A republic is the highest form of government devised by man, but it also requires the greatest amount of human care and maintenance. If neglected, it can deteriorate into a variety of lesser forms, including a democracy (a government conducted by popular feeling); anarchy (a system in which each person determines his own rules and standards); oligarchy (a government run by a small council or a group of elite individuals): or dictatorship (a government run by a single individual).

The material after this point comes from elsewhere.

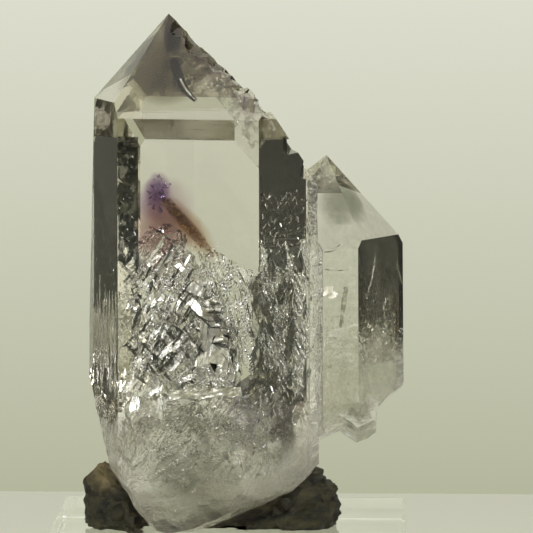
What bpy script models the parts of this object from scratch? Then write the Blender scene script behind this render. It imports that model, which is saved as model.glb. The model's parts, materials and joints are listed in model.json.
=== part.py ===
"""A skeletal quartz crystal with a smaller crystal grown on its side, set in putty on a clear block.

Sizes are in millimetres and are turned to metres when each mesh is made. The origin is on the
surface that the block stands on, under the middle of the block. +Z is up and -Y is the front.
An azimuth is measured from the front towards +X, so 0 is the front and 90 is the right side.
"""
import math
import random

import bmesh
import bpy
from mathutils import Matrix, Vector, noise

MM = 0.001

# Touching pieces keep this gap.
GAP = 0.3

# The clear block under the crystals.
BLOCK_SIDE = 38.0
BLOCK_HEIGHT = 16.0
BLOCK_EDGE = 0.35

# Quartz: six prism faces 60 degrees apart, capped by faces that lean at the mineral's own angle.
CAP_SLOPE = 51.8
FACE_STEP = 60.0
BLANK = 200.0

# The large crystal. Each reach runs from its axis to a prism face, from the front face round.
MAIN_AXIS = Vector((-6.3, 0.2, 0.0))
MAIN_TOP = 70.7
MAIN_SHOULDER = 60.0
MAIN_TURN = -11.0
MAIN_REACH = {-2: 8.95, -1: 7.03, 0: 8.25, 1: 14.31, 2: 13.85, 3: 10.8}
MAIN_FLARE = {-2: 0.2, -1: 0.2, 0: 0.2, 1: 0.3, 2: 0.3, 3: 0.3}
MAIN_CAP_LIFT = {-2: 0.1, -1: 0.0, 0: 0.0, 2: 0.2, 3: 0.15}
# Two narrow faces that take the left corner and the upper corner at the back off: a point on
# each, its azimuth and its rise.
MAIN_NARROW = (
    ((-14.3, 1.76, 61.5), -101.0, 2.8),
    ((-8.27, 11.25, 57.17), -157.0, 21.7),
)

# The small crystal on the right. Its left cap face never formed.
SIDE_AXIS = Vector((10.4, 5.0, 0.0))
SIDE_TOP = 55.4
SIDE_SHOULDER = 46.0
SIDE_TURN = 0.0
SIDE_REACH = {-2: 6.5, -1: 6.5, 0: 7.29, 1: 6.66, 2: 7.51, 3: 5.1}
SIDE_FLARE = {-2: 0.4, -1: 0.4, 0: 0.4, 1: 0.5, 2: 0.5, 3: 0.4}
SIDE_CAP_LIFT = {-2: 0.12, 0: 0.0, 1: 0.0, 2: 0.08, 3: 0.15}

# The broken foot of each crystal: a point on each break, its azimuth and how far it faces down.
MAIN_BREAKS = (
    ((-15.0, 1.4, 31.4), -88.0, -17.0),
    ((-13.2, -1.1, 25.3), -104.0, -30.0),
    ((-11.1, -4.6, 21.3), -74.0, -34.0),
    ((-6.4, -7.2, 16.5), -62.0, -64.0),
    ((3.6, -6.0, 19.7), 60.0, -62.0),
    ((9.0, -0.6, 22.9), 96.0, -48.0),
    ((-2.1, -7.0, 17.0), 26.0, -70.0),
    ((-6.0, 5.9, 25.5), 176.0, -42.0),
    ((3.0, 6.4, 27.5), 150.0, -36.0),
    ((-5.0, -7.6, 19.0), -8.0, -8.0),
)
SIDE_BREAKS = (
    ((18.5, 4.0, 30.9), 82.0, -46.0),
    ((15.4, 2.4, 28.0), 70.0, -62.0),
    ((11.5, -1.6, 25.0), 12.0, -52.0),
    ((11.0, 7.4, 27.0), 168.0, -48.0),
)
FOOT_LOW = BLOCK_HEIGHT + GAP + 0.1

# The rough grain of the broken feet.
GRAIN_EDGE = 1.25
GRAIN_DEPTH = 0.42
GRAIN_SIZE = 2.6
GRAIN_BELOW = 31.6
GRAIN_ROUNDS = 6
FACES_DOWN = -0.2

# A thin crystal in the joint between the two, and a loose-looking chip at the small one's foot.
RIB_AXIS = Vector((9.3, -3.8, 0.0))
RIB_REACH = 0.78
RIB_TURN = 0.0
RIB_TOP = 46.0
RIB_FOOT = 23.6
RIB_CAP_DROP = 1.2
RIB_BREAK = (20.0, -60.0)
CHIP_PLACE = Vector((13.9, 0.6, 28.1))
CHIP_REACH = 2.0
CHIP_LENGTH = 5.2
CHIP_TURN = (64.0, -24.0, 12.0)
CHIP_END_LEAN = (0.18, 0.1)

# The long ridge on the large crystal's right is chipped along its whole length. It runs from the
# top at this azimuth and slope, and each chip is a shallow scoop by a coarse ball.
RIDGE_AZIMUTH = 49.0
RIDGE_SLOPE = -32.4
RIDGE_START = 2.6
RIDGE_CHIPS = 12
RIDGE_PITCH = 1.5
CHIP_RADII = (1.5, 2.6)
CHIP_DEPTHS = (0.6, 1.3)
CHIP_SPREAD = 1.3
CHIP_SEED = 11
# Square ledges among the chips: place, half sizes and turn of each.
LEDGES = (
    ((-0.2, -4.3, 66.3), (1.4, 1.6, 0.8), (4.0, -12.0, 34.0)),
    ((4.1, -7.0, 61.2), (1.7, 1.2, 0.8), (-6.0, 10.0, 30.0)),
    ((7.4, -5.6, 57.4), (1.5, 1.5, 0.8), (6.0, -4.0, 38.0)),
    ((8.9, -4.4, 54.6), (1.1, 1.3, 1.0), (0.0, 14.0, 24.0)),
)
# Curved scars of single blows: place, radius along three directions and turn of each.
SCARS = (
    ((10.0, -3.9, 50.0), (0.7, 0.9, 2.2), (0.0, 4.0, 0.0)),
    ((-14.6, -5.6, 45.0), (0.8, 0.7, 1.6), (0.0, -6.0, 20.0)),
    ((-13.6, -6.9, 33.5), (1.2, 0.9, 2.0), (10.0, -12.0, 25.0)),
)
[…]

As John Adams explained:
[D]emocracy will soon degenerate into an anarchy; such an anarchy that every man will do what is right in his own eyes and no man's life or property or reputation or liberty will be secure, and every one of these will soon mould itself into a system of subordination of all the moral virtues and intellectual abilities, all the powers of wealth, beauty, wit, and science, to the wanton pleasures, the capricious will, and the execrable [abominable] cruelty of one or a very few.20
Understanding the foundation of the American republic is a vital key toward protecting it.